Humanity is perpetually belabored by theories that human agency is, if not a chimera, substantially attenuated by the bombardment of individuals by promptings from culture, government propaganda and other forces supposedly capable of conscripting the public’s consciousnesses. A new version of such theorizing is today’s postulate that digital technologies are uniquely autonomous forces in need of supervision or even rearrangement by government because they rewire the brains of their users.

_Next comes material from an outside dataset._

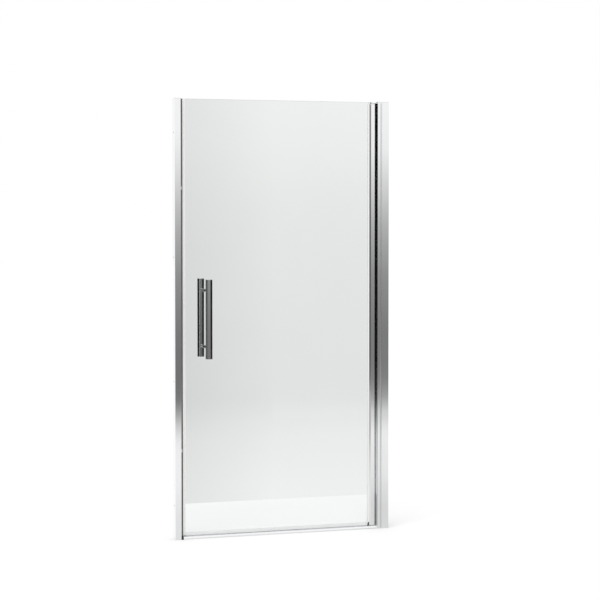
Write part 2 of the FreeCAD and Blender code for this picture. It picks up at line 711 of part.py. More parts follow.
def glazing_gasket():
    web_x = GLASS_RIGHT + GASKET_SKIN
    tip = GLASS_HALF + GASKET_TIP
    return upright(flat_face([
        (GASKET_X, GLASS_HALF), (GASKET_X, tip), (JAW_X, JAW_HALF), (JAW_X, POCKET_HALF),
        (web_x, POCKET_HALF), (web_x, -POCKET_HALF), (JAW_X, -POCKET_HALF), (JAW_X, -JAW_HALF),
        (GASKET_X, -tip), (GASKET_X, -GLASS_HALF), (GLASS_RIGHT, -GLASS_HALF),
        (GLASS_RIGHT, GLASS_HALF)]), GASKET_BOTTOM, STILE_TOP)


def glass_panel():
    """The pane, bevelled all round. Its top corner is notched round the pivot arm."""
    notch_x = JAW_X - NOTCH_CLEARANCE
    notch_z = STILE_TOP - NOTCH_DROP
    pane = crosswise(flat_face([
        (GLASS_LEFT, GLASS_BOTTOM), (GLASS_RIGHT, GLASS_BOTTOM), (GLASS_RIGHT, notch_z),
        (notch_x, notch_z), (notch_x, GLASS_TOP), (GLASS_LEFT, GLASS_TOP)]), -GLASS_HALF, GLASS_HALF)
    rims = [edge for edge in pane.Edges if edge.BoundBox.YLength < GLASS_HALF]
    pane = pane.makeChamfer(GLASS_ARRIS, rims)
    holes = [rod(GLASS_HOLE_RADIUS, point(HANDLE_X, -GLASS_HALF, z), point(0, 1, 0), GLASS_THICK)
             for z in HANDLE_POST_HEIGHTS]
    return cut_all(pane, holes)


def edge_seal():
    """A clip over the glass edge, hollow in front of it, with two lips that hold the magnet strip."""
    outer = LEAF_MAGNET_HALF + SEAL_LIP_WALL
    grip = GLASS_HALF + SEAL_LEG
    section = flat_face([
        (SEAL_X - SEAL_LIP, outer), (SEAL_X - SEAL_LIP, LEAF_MAGNET_HALF), (SEAL_X, LEAF_MAGNET_HALF),
        (SEAL_X, -LEAF_MAGNET_HALF), (SEAL_X - SEAL_LIP, -LEAF_MAGNET_HALF), (SEAL_X - SEAL_LIP, -outer),
        (GLASS_LEFT, -outer, SEAL_ROUND), (GLASS_LEFT, -grip), (GLASS_LEFT + SEAL_GRIP, -grip),
        (GLASS_LEFT + SEAL_GRIP, -GLASS_HALF), (GLASS_LEFT, -GLASS_HALF), (GLASS_LEFT, GLASS_HALF),
        (GLASS_LEFT + SEAL_GRIP, GLASS_HALF), (GLASS_LEFT + SEAL_GRIP, grip), (GLASS_LEFT, grip),
        (GLASS_LEFT, outer, SEAL_ROUND)])
    room_half = LEAF_MAGNET_HALF - SEAL_WALL
    room = block(SEAL_X + SEAL_WALL, GLASS_LEFT - SEAL_WALL, -room_half, room_half, GLASS_BOTTOM, GLASS_TOP)
    return upright(section, GLASS_BOTTOM, GLASS_TOP).cut(room)


def leaf_magnet_strip():
    return block(LEAF_MAGNET_X, SEAL_X, -LEAF_MAGNET_HALF, LEAF_MAGNET_HALF, GLASS_BOTTOM, GLASS_TOP)


def drip_seal():
    """A clip under the glass, with a middle fin and a slanted blade that sheds water inwards."""
    outer = GLASS_HALF + DRIP_WALL
    web = GLASS_BOTTOM - DRIP_WEB
    low = SILL_HEIGHT + DRIP_RUN_GAP
    clip = flat_face([
        (-outer, web), (outer, web), (outer, GLASS_BOTTOM + DRIP_LEG), (GLASS_HALF, GLASS_BOTTOM + DRIP_LEG),
        (GLASS_HALF, GLASS_BOTTOM), (-GLASS_HALF, GLASS_BOTTOM),
        (-GLASS_HALF, GLASS_BOTTOM + DRIP_LEG), (-outer, GLASS_BOTTOM + DRIP_LEG)])
    fin = flat_face([
        (-DRIP_FIN_HALF, low), (DRIP_FIN_HALF, low), (DRIP_FIN_HALF, web), (-DRIP_FIN_HALF, web)])
    blade = flat_face([
        (outer, web), (outer + DRIP_BLADE_OUT, low), (outer + DRIP_BLADE_OUT, low + DRIP_BLADE_WALL),
        (outer, web + DRIP_WEB)])
    x0 = GLASS_LEFT + SEAL_GRIP + DRIP_END_GAP
    x1 = JAW_X - TOE_REACH - DRIP_END_GAP
    return fused([lengthwise(part, x0, x1) for part in (clip, fin, blade)])


# Handle. Each piece is made for the outer side and mirrored for the inner one.

def handle_bar():
    start = point(HANDLE_X, -HANDLE_STANDOFF, HANDLE_HEIGHT - HANDLE_LENGTH / 2)
    return ring(BAR_RADIUS, BAR_RADIUS - BAR_WALL, start, point(0, 0, 1), HANDLE_LENGTH)


def handle_end_plugs():
    """The four plugs that close the ends of the two bars, flush with them."""
    radius = BAR_RADIUS - BAR_WALL - THREAD_CLEARANCE
    plugs = []
    for direction in (-1, 1):
        z = HANDLE_HEIGHT + direction * HANDLE_LENGTH / 2
        plugs.extend(both_sides(rod(radius, point(HANDLE_X, -HANDLE_STANDOFF, z),
                                    point(0, 0, -direction), BAR_PLUG)))
    return plugs


def handle_post(z):
    """A post from the glass to the bar, saddled to the bar's round and bored for the stud."""
    foot = point(HANDLE_X, -HANDLE_SEAT, z)
    shaft = rod(HANDLE_POST_RADIUS, foot, point(0, -1, 0), HANDLE_STANDOFF - HANDLE_SEAT)
    bore = rod(STUD_RADIUS + THREAD_CLEARANCE, foot, point(0, -1, 0), STUD_INTO_POST + STUD_END_GAP)
    room = rod(BAR_RADIUS, point(HANDLE_X, -HANDLE_STANDOFF, z - BAR_RADIUS), point(0, 0, 1), 2 * BAR_RADIUS)
    return shaft.cut(room).cut(bore)


def handle_posts():
    return [handle_post(z) for z in HANDLE_POST_HEIGHTS]


def handle_studs():
    reach = HANDLE_SEAT + STUD_INTO_POST
    return [rod(STUD_RADIUS, point(HANDLE_X, -reach, z), point(0, 1, 0), 2 * reach)
            for z in HANDLE_POST_HEIGHTS]


def glass_hole_sleeves():
    """Soft sleeves in the glass holes, which also stand between the glass and the posts."""
    return [ring(GLASS_HOLE_RADIUS - SLEEVE_FIT, STUD_RADIUS + SLEEVE_FIT,
                 point(HANDLE_X, -HANDLE_SEAT, z), point(0, 1, 0), 2 * HANDLE_SEAT)
            for z in HANDLE_POST_HEIGHTS]


# Every node of the assembly. A list is a group of separate, alike solids.

def all_nodes():
    bar = handle_bar()
    posts = handle_posts()
    return {
        "strike_wall_channel": strike_channel(),
        "hinge_wall_channel": hinge_channel(),
        "strike_jamb": strike_jamb(),
        "hinge_post": hinge_post(),
        "strike_jamb_screws": strike_jamb_screws(),
        "screw_cover_caps": screw_cover_caps(),
        "hinge_post_screws": hinge_post_screws(),
        "strike_magnet_carrier": strike_magnet_carrier(),
        "strike_magnet": strike_magnet(),
        "strike_top_cap": strike_top_cap(),
        "hinge_top_cap": hinge_top_cap(),
        "wiper_gasket": wiper_gasket(),
        "threshold_sill": threshold_sill(),
        "sill_end_block": sill_end_block(),
        "top_pivot_arm": top_pivot_arm(),
        "bottom_pivot_block": bottom_pivot_block(),
        "pivot_pins": pivot_pins(),
        "pivot_bracket_screws": pivot_bracket_screws(),
        "glass_panel": glass_panel(),
        "pivot_stile": pivot_stile(),
        "stile_end_plugs": stile_end_plugs(),
        "pivot_bushes": pivot_bushes(),
        "glass_corner_support": glass_corner_support(),
        "glazing_gasket": glazing_gasket(),
        "edge_seal": edge_seal(),
        "leaf_magnet_strip": leaf_magnet_strip(),
        "drip_seal": drip_seal(),
        "outer_handle_bar": bar,
        "inner_handle_bar": mirrored(bar),
        "handle_end_plugs": handle_end_plugs(),
        "outer_handle_posts": posts,
        "inner_handle_posts": [mirrored(post) for post in posts],
        "handle_studs": handle_studs(),
        "glass_hole_sleeves": glass_hole_sleeves(),
    }


def main():
    os.makedirs("parts", exist_ok=True)
    for name, made in all_nodes().items():
        shape = Part.makeCompound(made) if isinstance(made, list) else made
        shape.exportStep("parts/" + name + ".step")
        print(name, "solids", len(shape.Solids), "valid", shape.isValid(), "volume", round(shape.Volume))


main()
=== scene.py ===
"""Pivot shower door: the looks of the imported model.

Everything is in metres, in the model's own frame: X to the right as seen from outside,
Y into the shower and Z up from the tray. The door stands in the plane Y = 0.
"""
import json
import math

import bmesh
import bpy
from mathutils import Matrix, Vector

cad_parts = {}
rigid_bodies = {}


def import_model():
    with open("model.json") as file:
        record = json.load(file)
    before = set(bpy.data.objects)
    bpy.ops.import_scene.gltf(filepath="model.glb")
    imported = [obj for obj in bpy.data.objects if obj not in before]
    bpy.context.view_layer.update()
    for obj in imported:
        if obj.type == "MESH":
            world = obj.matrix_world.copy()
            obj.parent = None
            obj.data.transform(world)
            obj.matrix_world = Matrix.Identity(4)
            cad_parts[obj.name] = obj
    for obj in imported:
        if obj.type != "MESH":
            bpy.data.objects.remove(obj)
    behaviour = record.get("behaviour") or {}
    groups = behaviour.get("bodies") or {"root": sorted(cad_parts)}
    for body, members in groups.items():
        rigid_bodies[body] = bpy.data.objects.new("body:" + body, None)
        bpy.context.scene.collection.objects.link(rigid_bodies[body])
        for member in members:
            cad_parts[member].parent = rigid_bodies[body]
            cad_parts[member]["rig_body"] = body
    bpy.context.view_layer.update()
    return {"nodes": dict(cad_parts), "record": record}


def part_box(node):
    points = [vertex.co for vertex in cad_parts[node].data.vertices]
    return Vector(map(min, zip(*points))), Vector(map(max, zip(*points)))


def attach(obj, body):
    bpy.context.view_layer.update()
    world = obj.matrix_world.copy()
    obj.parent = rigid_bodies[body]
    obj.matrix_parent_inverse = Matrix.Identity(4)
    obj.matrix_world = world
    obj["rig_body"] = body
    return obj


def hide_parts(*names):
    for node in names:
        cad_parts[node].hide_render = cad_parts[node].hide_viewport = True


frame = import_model()
NODES = frame["nodes"]

MM = 0.001
TINY = 1e-6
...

My intrepid Mercatus Center colleague Veronique de Rugy busts myths about America’s infrastructure (or “crumblinginfrastructure,” which in American English has become a word). A slice:

This is an important reminder that the private sector doesn’t seem to have any problem maintaining its infrastructure assets, as we see in the difference with railroads. Passenger rail is in mostly bad shape when owned publicly, whereas privately owned freight rail is mostly strong in quality. The best way to improve infrastructure isn’t to throw taxpayers’ money at it, but to privatize things such as passenger rail, airports, and air traffic controllers, as many other countries have done already.

The Wall Street Journal‘s Editorial Board rightly decries corporate CEOs’ wokeness. A slice:

Well, here we are back at the same stand, with prominent CEOs and businesses signing up for all the supposed virtue that progressive government has to offer. The lectures on voting access have received the most attention, though it’s notable how fact-free most of these endorsements are. They float above the messy but crucial details of electoral politics because they are essentially declarations of solidarity. They want to be on the side of the right (er, left) thinking, or at least of their woke 20-something employees and consumers.

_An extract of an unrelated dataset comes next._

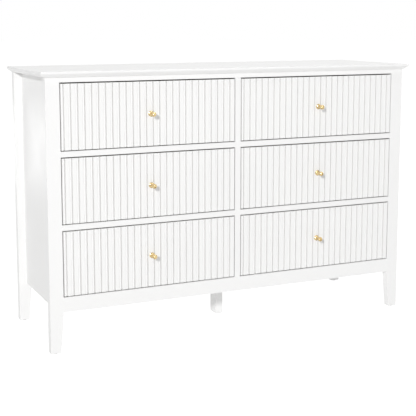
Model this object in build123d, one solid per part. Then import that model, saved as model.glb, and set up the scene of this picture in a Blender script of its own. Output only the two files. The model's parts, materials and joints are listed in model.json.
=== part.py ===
"""Six-drawer dresser on tapered legs, with beaded inset drawer fronts and small brass knobs.

Millimetres. X runs along the width, Y from the front to the back, Z up. The origin lies on the floor, in the
middle of the dresser's width and of its depth, knobs included. Left and right are as seen from the front.
"""

import os

from build123d import *

os.makedirs("parts", exist_ok=True)

# Top slab
top_width = 1200.0
top_height = 796.0
top_thickness = 16.0
top_nose = 6.0  # upright part of the slab's edge, above the undercut
top_overhang = 15.0
top_ledge = 3.0  # flat underside left between the undercut and the body
top_edge_radius = 1.5

# Frame
body_depth = 375.0
leg_width = 40.0
leg_depth = 24.0
foot_width = 30.0
foot_chamfer = 1.0
glide_radius = 9.0
glide_height = 1.5
glide_edge = 0.5
centre_leg_width = 24.0
centre_leg_depth = 40.0
centre_leg_left = 2.0
centre_leg_setback = 160.0

panel_thickness = 16.0
partition_thickness = 18.0
back_thickness = 3.0
back_recess = 9.0
frame_bottom = 119.0
bottom_rail_height = 43.0
bottom_rail_depth = 18.0
rear_rail_depth = 16.0
top_rail_height = 14.0
top_rail_depth = 70.0
mid_rail_height = 16.0
mid_rail_depth = 60.0

# Drawers
rows = ["top", "middle", "bottom"]
gap_side = 2.8
gap_top = 3.6
gap_bottom = 2.7
front_thickness = 16.0
front_setback = 0.5
box_side = 12.0
box_depth = 320.0
box_height = 140.0
box_lift = 12.0  # box above the lower edge of its front
bottom_thickness = 3.0
bottom_lift = 10.0
bottom_tongue = 5.0
slot_clearance = 0.2

# Beading of the drawer fronts: at each joint a groove, with a round bead and a fine quirk on its left
groove_pitch = 20.3
first_groove = 9.0
groove_depth = 4.0
groove_floor = 1.0
groove_slope = 0.5
quirk_spacing = 7.2  # from the groove's middle
quirk_depth = 1.5
quirk_width = 0.7
bead_drop = 0.1

# Knobs
knob_projection = 29.5
rose_radius = 8.2
rose_rim = 1.2
rose_round = 0.8
neck_radius = 3.3
neck_start = 10.0
head_radius = 7.0
knob_bore_depth = 13.0
knob_screw_radius = 2.0
knob_screw_reach = 10.0
knob_screw_head_radius = 4.0
knob_screw_head = 2.4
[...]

You don’t have to wander too far into policy, however, to see what’s really going on: Old-fashioned self-interest. CEOs know Democrats are in power, so they want to make sure they stay on the good side of the government that can hurt them. If this means throwing over principles to mark out some political safe space for their business, so be it.

James Pethokoukis understandably bemoans the GOP’s willingness to let populism distort its economics. A slice:

Rising GOP political star J. D. Vance, author of the best-seller Hillbilly Elegy, took to Twitter earlier this week to attack the more-than-100 CEOs who took part in a weekend conference to discuss state voting laws: “Raise their taxes and do whatever else is necessary to fight these goons. We can have an American Republic or a global oligarchy, and it’s time for choosing. … No more subsidies to the anti-American business class.”

Of course, lots of American workers get a paycheck from what Vance calls a “global oligarchy.” And those Trump corporate tax cuts would have raised worker wages had they not been undercut by Trump’s trade wars, previously popular with right-wing populists. Likewise, most economists agree that workers bear at least some of the corporate tax burden, maybe even much of it. Raising taxes on companies also raises taxes on workers.

As it turns out, lots of things that populist culture warriors promote are bad for workers, such as immigration restrictions that make America less innovative and trade wars that make goods more expensive.

How did Dartmouth economist Meir Kohn become a libertarian? (HT Arnold Kling) A slice from Kohn’s essay:

Progressivism rests on two critical assumptions. The first is that we know how to improve society: “social science” provides us with a reliable basis for the necessary social engineering. The second critical assumption is that government is a suitable instrument for improving society. My second and third lessons taught me that these two critical assumptions were unfounded and unrealistic.

And here’s a slice from the Arnold Kling post that alerted me to Kohn’s essay:

Every other ideological viewpoint, from “state capacity libertarianism” to “national conservatism” to progressivism to socialism, presumes that government will do other jobs well. For me, those ideological viewpoints have a burden of proof to show that they are not delusional.

GMU Econ alum Dave Hebert writes knowledgeably about economists’ assumptions about knowledge.

Pres. Joe Trump.

Or, Pres. Donald Biden.

David Henderson likes my colleague Larry White’s book The Theory of Monetary Institutions.

Scott Lincicome writes about the moronic, and dangerous, senator from Missouri, Josh Hawley.